Mostly they are supportive but occassionally I think that things get a bit bitchy, competetive and petty.
I have a crush on someone atm and there is a bit of tittering going on.
I sometimes feel that my girlfriends sabotage my relationships with men indirectly be it through competetiveness, gossip or jealousy.
I feel like I get a bit paranoid sometimes. I live in a small time and gossip always gets back to me. I am naturally a very open, friendly person but sometimes I give people too much information before I can trust them. I sound like a paranoid nut don't I?
I'm just a bit fed up up the cliqueness of mum's groups. I went to a playgroup the other day and there was a horrid atmosphere because some mums who ran the group (volunatrily) thought that others weren't pulling their wieght and instead of being open and honest about it they stropped big time.
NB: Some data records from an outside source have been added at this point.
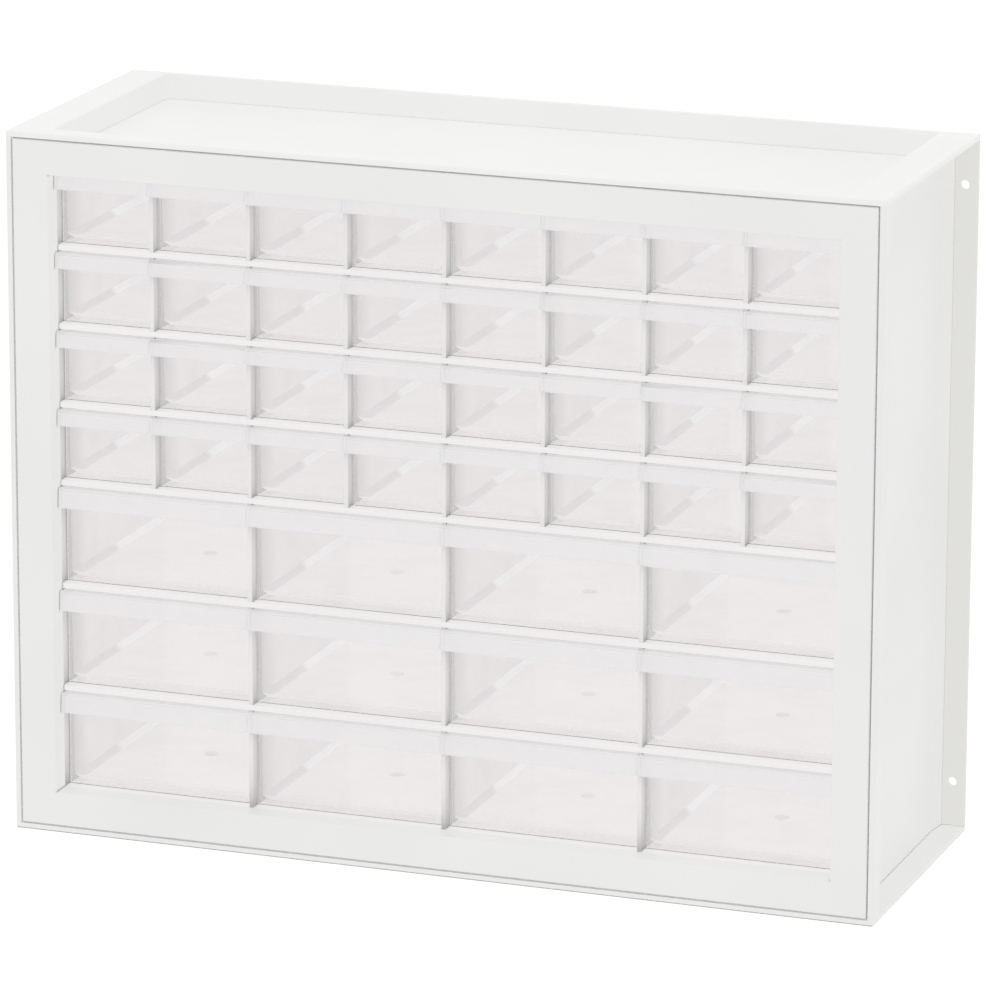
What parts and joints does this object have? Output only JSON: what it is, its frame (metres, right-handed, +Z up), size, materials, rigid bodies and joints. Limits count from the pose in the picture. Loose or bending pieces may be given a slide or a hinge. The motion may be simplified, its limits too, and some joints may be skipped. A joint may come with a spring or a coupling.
{
  "type": "drawer cabinet",
  "caption": "White moulded table-top cabinet with a grid of clear sliding drawers, small above and wide below, for beads, thread and craft parts.",
  "frame": {"origin": "on the surface that the cabinet stands on, in the middle of its width and of its depth", "axes": "+X to the right seen from the front, +Y to the back, +Z up; drawers open towards -Y"},
  "size_m": [0.495, 0.178, 0.394],
  "materials": {
    "white_plastic": "moulded white plastic with a fine satin grain",
    "clear_plastic": "clear moulded plastic, slightly hazy"
  },
  "bodies": {
    "cabinet": {"top_panel": "white_plastic", "bottom_panel": "white_plastic", "left_side": "white_plastic", "right_side": "white_plastic", "front_bezel": "white_plastic", "back_panel": "white_plastic", "large_dividers": "white_plastic", "small_dividers": "white_plastic", "shelf_1": "white_plastic", "shelf_2": "white_plastic", "shelf_3": "white_plastic", "shelf_4": "white_plastic", "shelf_5": "white_plastic", "shelf_6": "white_plastic", "shelf_7": "white_plastic", "shelf_8": "white_plastic"},
    "small_drawer_1_1": {"small_drawer_1_1": "clear_plastic"},
    "small_drawer_1_2": {"small_drawer_1_2": "clear_plastic"},
    "small_drawer_1_3": {"small_drawer_1_3": "clear_plastic"},
    "small_drawer_1_4": {"small_drawer_1_4": "clear_plastic"},
    "small_drawer_1_5": {"small_drawer_1_5": "clear_plastic"},
    "small_drawer_1_6": {"small_drawer_1_6": "clear_plastic"},
    "small_drawer_1_7": {"small_drawer_1_7": "clear_plastic"},
    "small_drawer_1_8": {"small_drawer_1_8": "clear_plastic"},
    "small_drawer_2_1": {"small_drawer_2_1": "clear_plastic"},
    "small_drawer_2_2": {"small_drawer_2_2": "clear_plastic"},
    "small_drawer_2_3": {"small_drawer_2_3": "clear_plastic"},
    "small_drawer_2_4": {"small_drawer_2_4": "clear_plastic"},
    "small_drawer_2_5": {"small_drawer_2_5": "clear_plastic"},
    "small_drawer_2_6": {"small_drawer_2_6": "clear_plastic"},
    "small_drawer_2_7": {"small_drawer_2_7": "clear_plastic"},
    "small_drawer_2_8": {"small_drawer_2_8": "clear_plastic"},
    "small_drawer_3_1": {"small_drawer_3_1": "clear_plastic"},
    "small_drawer_3_2": {"small_drawer_3_2": "clear_plastic"},
    "small_drawer_3_3": {"small_drawer_3_3": "clear_plastic"},
    "small_drawer_3_4": {"small_drawer_3_4": "clear_plastic"},
    "small_drawer_3_5": {"small_drawer_3_5": "clear_plastic"},
    "small_drawer_3_6": {"small_drawer_3_6": "clear_plastic"},
    "small_drawer_3_7": {"small_drawer_3_7": "clear_plastic"},
    "small_drawer_3_8": {"small_drawer_3_8": "clear_plastic"},
    "small_drawer_4_1": {"small_drawer_4_1": "clear_plastic"},
    "small_drawer_4_2": {"small_drawer_4_2": "clear_plastic"},
    "small_drawer_4_3": {"small_drawer_4_3": "clear_plastic"},
    "small_drawer_4_4": {"small_drawer_4_4": "clear_plastic"},
    "small_drawer_4_5": {"small_drawer_4_5": "clear_plastic"},
    "small_drawer_4_6": {"small_drawer_4_6": "clear_plastic"},
    "small_drawer_4_7": {"small_drawer_4_7": "clear_plastic"},
    "small_drawer_4_8": {"small_drawer_4_8": "clear_plastic"},
    "large_drawer_5_1": {"large_drawer_5_1": "clear_plastic"},
    "large_drawer_5_2": {"large_drawer_5_2": "clear_plastic"},
    "large_drawer_5_3": {"large_drawer_5_3": "clear_plastic"},
    "large_drawer_5_4": {"large_drawer_5_4": "clear_plastic"},
    "large_drawer_6_1": {"large_drawer_6_1": "clear_plastic"},
    "large_drawer_6_2": {"large_drawer_6_2": "clear_plastic"},
    "large_drawer_6_3": {"large_drawer_6_3": "clear_plastic"},
    "large_drawer_6_4": {"large_drawer_6_4": "clear_plastic"},
    "large_drawer_7_1": {"large_drawer_7_1": "clear_plastic"},
    "large_drawer_7_2": {"large_drawer_7_2": "clear_plastic"},
    "large_drawer_7_3": {"large_drawer_7_3": "clear_plastic"},
    "large_drawer_7_4": {"large_drawer_7_4": "clear_plastic"}
  },
  "joints": [
    {"name": "small_drawer_1_1_slide", "type": "slide", "parent": "cabinet", "child": "small_drawer_1_1", "axis": [0, -1, 0], "range_m": [0, 0.12]},
    {"name": "small_drawer_1_2_slide", "type": "slide", "parent": "cabinet", "child": "small_drawer_1_2", "axis": [0, -1, 0], "range_m": [0, 0.12]},
    {"name": "small_drawer_1_3_slide", "type": "slide", "parent": "cabinet", "child": "small_drawer_1_3", "axis": [0, -1, 0], "range_m": [0, 0.12]},
    {"name": "small_drawer_1_4_slide", "type": "slide", "parent": "cabinet", "child": "small_drawer_1_4", "axis": [0, -1, 0], "range_m": [0, 0.12]},
    {"name": "small_drawer_1_5_slide", "type": "slide", "parent": "cabinet", "child": "small_drawer_1_5", "axis": [0, -1, 0], "range_m": [0, 0.12]},
    {"name": "small_drawer_1_6_slide", "type": "slide", "parent": "cabinet", "child": "small_drawer_1_6", "axis": [0, -1, 0], "range_m": [0, 0.12]},
    {"name": "small_drawer_1_7_slide", "type": "slide", "parent": "cabinet", "child": "small_drawer_1_7", "axis": [0, -1, 0], "range_m": [0, 0.12]},
    {"name": "small_drawer_1_8_slide", "type": "slide", "parent": "cabinet", "child": "small_drawer_1_8", "axis": [0, -1, 0], "range_m": [0, 0.12]},
    {"name": "small_drawer_2_1_slide", "type": "slide", "parent": "cabinet", "child": "small_drawer_2_1", "axis": [0, -1, 0], "range_m": [0, 0.12]},
    {"name": "small_drawer_2_2_slide", "type": "slide", "parent": "cabinet", "child": "small_drawer_2_2", "axis": [0, -1, 0], "range_m": [0, 0.12]},
    {"name": "small_drawer_2_3_slide", "type": "slide", "parent": "cabinet", "child": "small_drawer_2_3", "axis": [0, -1, 0], "range_m": [0, 0.12]},
    {"name": "small_drawer_2_4_slide", "type": "slide", "parent": "cabinet", "child": "small_drawer_2_4", "axis": [0, -1, 0], "range_m": [0, 0.12]},
    {"name": "small_drawer_2_5_slide", "type": "slide", "parent": "cabinet", "child": "small_drawer_2_5", "axis": [0, -1, 0], "range_m": [0, 0.12]},
    {"name": "small_drawer_2_6_slide", "type": "slide", "parent": "cabinet", "child": "small_drawer_2_6", "axis": [0, -1, 0], "range_m": [0, 0.12]},
    {"name": "small_drawer_2_7_slide", "type": "slide", "parent": "cabinet", "child": "small_drawer_2_7", "axis": [0, -1, 0], "range_m": [0, 0.12]},
    {"name": "small_drawer_2_8_slide", "type": "slide", "parent": "cabinet", "child": "small_drawer_2_8", "axis": [0, -1, 0], "range_m": [0, 0.12]},
    {"name": "small_drawer_3_1_slide", "type": "slide", "parent": "cabinet", "child": "small_drawer_3_1", "axis": [0, -1, 0], "range_m": [0, 0.12]},
    {"name": "small_drawer_3_2_slide", "type": "slide", "parent": "cabinet", "child": "small_drawer_3_2", "axis": [0, -1, 0], "range_m": [0, 0.12]},
    {"name": "small_drawer_3_3_slide", "type": "slide", "parent": "cabinet", "child": "small_drawer_3_3", "axis": [0, -1, 0], "range_m": [0, 0.12]},
    {"name": "small_drawer_3_4_slide", "type": "slide", "parent": "cabinet", "child": "small_drawer_3_4", "axis": [0, -1, 0], "range_m": [0, 0.12]},
    {"name": "small_drawer_3_5_slide", "type": "slide", "parent": "cabinet", "child": "small_drawer_3_5", "axis": [0, -1, 0], "range_m": [0, 0.12]},
    {"name": "small_drawer_3_6_slide", "type": "slide", "parent": "cabinet", "child": "small_drawer_3_6", "axis": [0, -1, 0], "range_m": [0, 0.12]},
    {"name": "small_drawer_3_7_slide", "type": "slide", "parent": "cabinet", "child": "small_drawer_3_7", "axis": [0, -1, 0], "range_m": [0, 0.12]},
    {"name": "small_drawer_3_8_slide", "type": "slide", "parent": "cabinet", "child": "small_drawer_3_8", "axis": [0, -1, 0], "range_m": [0, 0.12]},
    {"name": "small_drawer_4_1_slide", "type": "slide", "parent": "cabinet", "child": "small_drawer_4_1", "axis": [0, -1, 0], "range_m": [0, 0.12]},
    {"name": "small_drawer_4_2_slide", "type": "slide", "parent": "cabinet", "child": "small_drawer_4_2", "axis": [0, -1, 0], "range_m": [0, 0.12]},
    {"name": "small_drawer_4_3_slide", "type": "slide", "parent": "cabinet", "child": "small_drawer_4_3", "axis": [0, -1, 0], "range_m": [0, 0.12]},
    {"name": "small_drawer_4_4_slide", "type": "slide", "parent": "cabinet", "child": "small_drawer_4_4", "axis": [0, -1, 0], "range_m": [0, 0.12]},
    {"name": "small_drawer_4_5_slide", "type": "slide", "parent": "cabinet", "child": "small_drawer_4_5", "axis": [0, -1, 0], "range_m": [0, 0.12]},
    {"name": "small_drawer_4_6_slide", "type": "slide", "parent": "cabinet", "child": "small_drawer_4_6", "axis": [0, -1, 0], "range_m": [0, 0.12]},
    {"name": "small_drawer_4_7_slide", "type": "slide", "parent": "cabinet", "child": "small_drawer_4_7", "axis": [0, -1, 0], "range_m": [0, 0.12]},
    {"name": "small_drawer_4_8_slide", "type": "slide", "parent": "cabinet", "child": "small_drawer_4_8", "axis": [0, -1, 0], "range_m": [0, 0.12]},
    {"name": "large_drawer_5_1_slide", "type": "slide", "parent": "cabinet", "child": "large_drawer_5_1", "axis": [0, -1, 0], "range_m": [0, 0.12]},
    {"name": "large_drawer_5_2_slide", "type": "slide", "parent": "cabinet", "child": "large_drawer_5_2", "axis": [0, -1, 0], "range_m": [0, 0.12]},
    {"name": "large_drawer_5_3_slide", "type": "slide", "parent": "cabinet", "child": "large_drawer_5_3", "axis": [0, -1, 0], "range_m": [0, 0.12]},
    {"name": "large_drawer_5_4_slide", "type": "slide", "parent": "cabinet", "child": "large_drawer_5_4", "axis": [0, -1, 0], "range_m": [0, 0.12]},
    {"name": "large_drawer_6_1_slide", "type": "slide", "parent": "cabinet", "child": "large_drawer_6_1", "axis": [0, -1, 0], "range_m": [0, 0.12]},
    {"name": "large_drawer_6_2_slide", "type": "slide", "parent": "cabinet", "child": "large_drawer_6_2", "axis": [0, -1, 0], "range_m": [0, 0.12]},
    {"name": "large_drawer_6_3_slide", "type": "slide", "parent": "cabinet", "child": "large_drawer_6_3", "axis": [0, -1, 0], "range_m": [0, 0.12]},
    {"name": "large_drawer_6_4_slide", "type": "slide", "parent": "cabinet", "child": "large_drawer_6_4", "axis": [0, -1, 0], "range_m": [0, 0.12]},
    {"name": "large_drawer_7_1_slide", "type": "slide", "parent": "cabinet", "child": "large_drawer_7_1", "axis": [0, -1, 0], "range_m": [0, 0.12]},
    {"name": "large_drawer_7_2_slide", "type": "slide", "parent": "cabinet", "child": "large_drawer_7_2", "axis": [0, -1, 0], "range_m": [0, 0.12]},
    {"name": "large_drawer_7_3_slide", "type": "slide", "parent": "cabinet", "child": "large_drawer_7_3", "axis": [0, -1, 0], "range_m": [0, 0.12]},
    {"name": "large_drawer_7_4_slide", "type": "slide", "parent": "cabinet", "child": "large_drawer_7_4", "axis": [0, -1, 0], "range_m": [0, 0.12]}
  ]
}
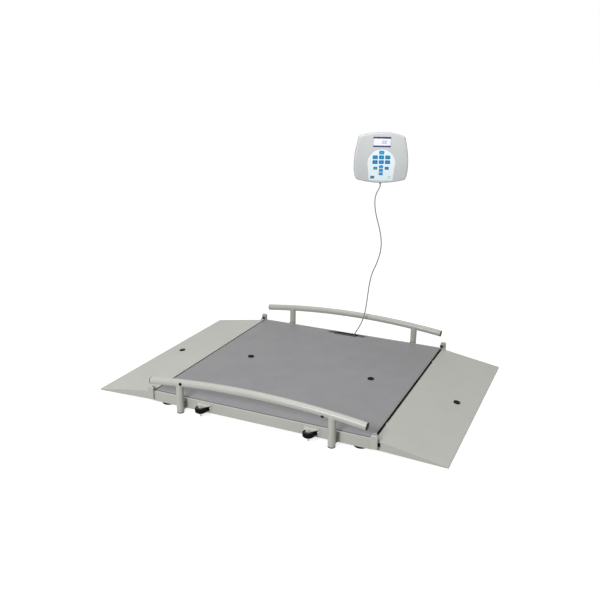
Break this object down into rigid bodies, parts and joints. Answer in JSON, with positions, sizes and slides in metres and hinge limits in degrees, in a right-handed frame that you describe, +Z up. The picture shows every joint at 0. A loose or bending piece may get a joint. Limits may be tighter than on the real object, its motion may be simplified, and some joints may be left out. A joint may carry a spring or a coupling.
{
  "type": "wheelchair scale",
  "caption": "Low weighing platform with two folding ramps, arched side rails, transport wheels and a corded wall display with keys.",
  "frame": {"origin": "centre of the overall box, on the floor", "axes": "+X the way a wheelchair rolls over the platform, +Y towards the wall with the display, +Z up"},
  "size_m": [1.59, 1.1764, 1.1157],
  "materials": {
    "frame_paint": "satin powder coat",
    "zinc_steel": "zinc plated",
    "black_rubber": "matt",
    "cell_aluminium": "machined",
    "black_plastic": "fine grain",
    "mat_rubber": "ribbed sheet",
    "grey_plastic": "fine grain",
    "display_glass": "clear acrylic over a backlit display",
    "pad_film": "printed film",
    "key_blue": "satin",
    "key_teal": "satin",
    "board_laminate": "solder mask",
    "cord_sheath": "soft sheath"
  },
  "bodies": {
    "root": {"side_channel_front": "frame_paint", "side_channel_rear": "frame_paint", "end_channel_left": "frame_paint", "end_channel_right": "frame_paint", "cross_channel": "frame_paint", "weigh_deck": "frame_paint", "handrail_front": "frame_paint", "handrail_rear": "frame_paint", "wheel_bracket_left": "frame_paint", "wheel_bracket_right": "frame_paint", "hinge_pin_front_left": "zinc_steel", "hinge_pin_front_right": "zinc_steel", "hinge_pin_rear_left": "zinc_steel", "hinge_pin_rear_right": "zinc_steel", "axle_bolt_left": "zinc_steel", "axle_bolt_right": "zinc_steel", "wall_plate": "zinc_steel", "deck_bumper_left": "black_rubber", "deck_bumper_right": "black_rubber", "load_cell_front_left": "cell_aluminium", "load_cell_front_right": "cell_aluminium", "load_cell_rear_left": "cell_aluminium", "load_cell_rear_right": "cell_aluminium", "grip_tray": "black_plastic", "platform_gland": "black_plastic", "head_gland": "black_plastic", "rail_cap_front_left": "black_plastic", "rail_cap_front_right": "black_plastic", "rail_cap_rear_left": "black_plastic", "rail_cap_rear_right": "black_plastic", "deck_mat": "mat_rubber", "head_front_shell": "grey_plastic", "head_back_shell": "grey_plastic", "summing_box": "grey_plastic", "display_window": "display_glass", "keypad_panel": "pad_film", "head_board": "board_laminate", "signal_cord": "cord_sheath"},
    "ramp_left": {"ramp_left": "frame_paint", "ramp_bumper_left": "black_rubber"},
    "ramp_right": {"ramp_right": "frame_paint", "ramp_bumper_right": "black_rubber"},
    "wheel_left": {"wheel_left": "black_rubber"},
    "wheel_right": {"wheel_right": "black_rubber"},
    "foot_front_left": {"foot_front_left": "black_rubber"},
    "foot_front_right": {"foot_front_right": "black_rubber"},
    "foot_rear_left": {"foot_rear_left": "black_rubber"},
    "foot_rear_right": {"foot_rear_right": "black_rubber"},
    "key_top": {"key_top": "key_blue"},
    "key_upper_left": {"key_upper_left": "key_blue"},
    "key_upper_centre": {"key_upper_centre": "key_blue"},
    "key_upper_right": {"key_upper_right": "key_blue"},
    "key_middle_left": {"key_middle_left": "key_blue"},
    "key_middle_centre": {"key_middle_centre": "key_blue"},
    "key_middle_right": {"key_middle_right": "key_blue"},
    "key_lower_first": {"key_lower_first": "key_blue"},
    "key_lower_second": {"key_lower_second": "key_blue"},
    "key_lower_third": {"key_lower_third": "key_blue"},
    "key_side_left": {"key_side_left": "key_teal"},
    "key_side_right": {"key_side_right": "key_blue"}
  },
  "joints": [
    {"name": "ramp_left_fold", "type": "hinge", "parent": "root", "child": "ramp_left", "pos_m": [-0.506, 0, 0.067], "axis": [0, 1, 0], "range_deg": [0, 193.4]},
    {"name": "ramp_right_fold", "type": "hinge", "parent": "root", "child": "ramp_right", "pos_m": [0.506, 0, 0.067], "axis": [0, -1, 0], "range_deg": [0, 193.4]},
    {"name": "wheel_left_spin", "type": "hinge", "parent": "root", "child": "wheel_left", "pos_m": [-0.246, -0.564, 0.033], "axis": [0, 0, 1], "continuous": true},
    {"name": "wheel_right_spin", "type": "hinge", "parent": "root", "child": "wheel_right", "pos_m": [0.246, -0.564, 0.033], "axis": [0, 0, 1], "continuous": true},
    {"name": "foot_front_left_turn", "type": "hinge", "parent": "root", "child": "foot_front_left", "pos_m": [-0.444, -0.505, 0.004], "axis": [0, 0, 1], "continuous": true},
    {"name": "foot_front_right_turn", "type": "hinge", "parent": "root", "child": "foot_front_right", "pos_m": [0.444, -0.505, 0.004], "axis": [0, 0, 1], "continuous": true},
    {"name": "foot_rear_left_turn", "type": "hinge", "parent": "root", "child": "foot_rear_left", "pos_m": [-0.444, 0.505, 0.004], "axis": [0, 0, 1], "continuous": true},
    {"name": "foot_rear_right_turn", "type": "hinge", "parent": "root", "child": "foot_rear_right", "pos_m": [0.444, 0.505, 0.004], "axis": [0, 0, 1], "continuous": true},
    {"name": "key_top_press", "type": "slide", "parent": "root", "child": "key_top", "axis": [-0.4067, 0.9135, 0], "range_m": [0, 0.0008], "stiffness_N_per_m": 900},
    {"name": "key_upper_left_press", "type": "slide", "parent": "root", "child": "key_upper_left", "axis": [-0.4067, 0.9135, 0], "range_m": [0, 0.0008], "stiffness_N_per_m": 900},
    {"name": "key_upper_centre_press", "type": "slide", "parent": "root", "child": "key_upper_centre", "axis": [-0.4067, 0.9135, 0], "range_m": [0, 0.0008], "stiffness_N_per_m": 900},
    {"name": "key_upper_right_press", "type": "slide", "parent": "root", "child": "key_upper_right", "axis": [-0.4067, 0.9135, 0], "range_m": [0, 0.0008], "stiffness_N_per_m": 900},
    {"name": "key_middle_left_press", "type": "slide", "parent": "root", "child": "key_middle_left", "axis": [-0.4067, 0.9135, 0], "range_m": [0, 0.0008], "stiffness_N_per_m": 900},
    {"name": "key_middle_centre_press", "type": "slide", "parent": "root", "child": "key_middle_centre", "axis": [-0.4067, 0.9135, 0], "range_m": [0, 0.0008], "stiffness_N_per_m": 900},
    {"name": "key_middle_right_press", "type": "slide", "parent": "root", "child": "key_middle_right", "axis": [-0.4067, 0.9135, 0], "range_m": [0, 0.0008], "stiffness_N_per_m": 900},
    {"name": "key_lower_first_press", "type": "slide", "parent": "root", "child": "key_lower_first", "axis": [-0.4067, 0.9135, 0], "range_m": [0, 0.0008], "stiffness_N_per_m": 900},
    {"name": "key_lower_second_press", "type": "slide", "parent": "root", "child": "key_lower_second", "axis": [-0.4067, 0.9135, 0], "range_m": [0, 0.0008], "stiffness_N_per_m": 900},
    {"name": "key_lower_third_press", "type": "slide", "parent": "root", "child": "key_lower_third", "axis": [-0.4067, 0.9135, 0], "range_m": [0, 0.0008], "stiffness_N_per_m": 900},
    {"name": "key_side_left_press", "type": "slide", "parent": "root", "child": "key_side_left", "axis": [-0.4067, 0.9135, 0], "range_m": [0, 0.0008], "stiffness_N_per_m": 900},
    {"name": "key_side_right_press", "type": "slide", "parent": "root", "child": "key_side_right", "axis": [-0.4067, 0.9135, 0], "range_m": [0, 0.0008], "stiffness_N_per_m": 900}
  ]
}
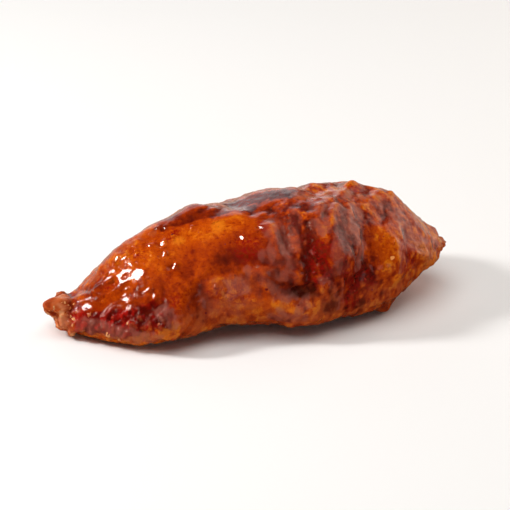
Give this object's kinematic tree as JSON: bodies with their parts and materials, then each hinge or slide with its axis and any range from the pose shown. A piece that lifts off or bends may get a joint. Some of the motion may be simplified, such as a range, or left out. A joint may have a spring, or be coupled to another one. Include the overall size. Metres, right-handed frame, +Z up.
{
  "type": "chicken tender",
  "caption": "Whole glazed chicken tender: a thick uneven strip with a ragged narrow end, a wedge-shaped end, folded sides and a flat underside to lie on.",
  "frame": {"origin": "on the surface that the tender lies on, below the middle of its bounding box", "axes": "+X from the ragged end to the wedge-shaped end, +Y from the shown front to the back, +Z up"},
  "size_m": [0.105, 0.0458, 0.0305],
  "materials": {
    "glazed_meat": "browned chicken under a sticky, wet, amber to red-brown glaze with darker crust in the folds"
  },
  "bodies": {
    "root": {"tender": "glazed_meat"}
  },
  "joints": []
}
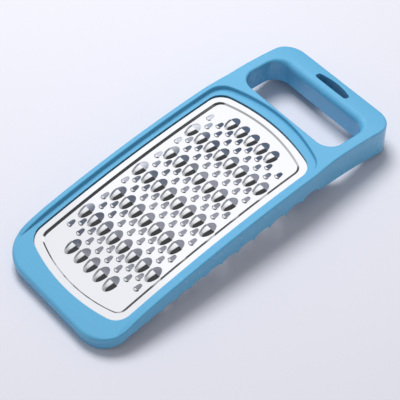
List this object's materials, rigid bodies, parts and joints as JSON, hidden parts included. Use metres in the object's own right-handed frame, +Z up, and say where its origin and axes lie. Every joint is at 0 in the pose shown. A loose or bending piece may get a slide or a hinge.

I miss mixing with men and the playful banter that goes with that.
I invited two girl friends to the pub on Sunday lunch. Both said they would come and BOTH didn't turn up. I wouldn't have minded if they had texted but they didn't bother. Very bad manners.
I am just finding other people hard work at the moment but I am not willing to become a hermit.
I think I need to play my cards close to my chest tbh.
Once at work I told a girl that i fancied one of the men who worked with us and of course she spread it in an unsuitable way. I am just fed up with dealing with such peopel but I hate having to keep things to myself. sigh.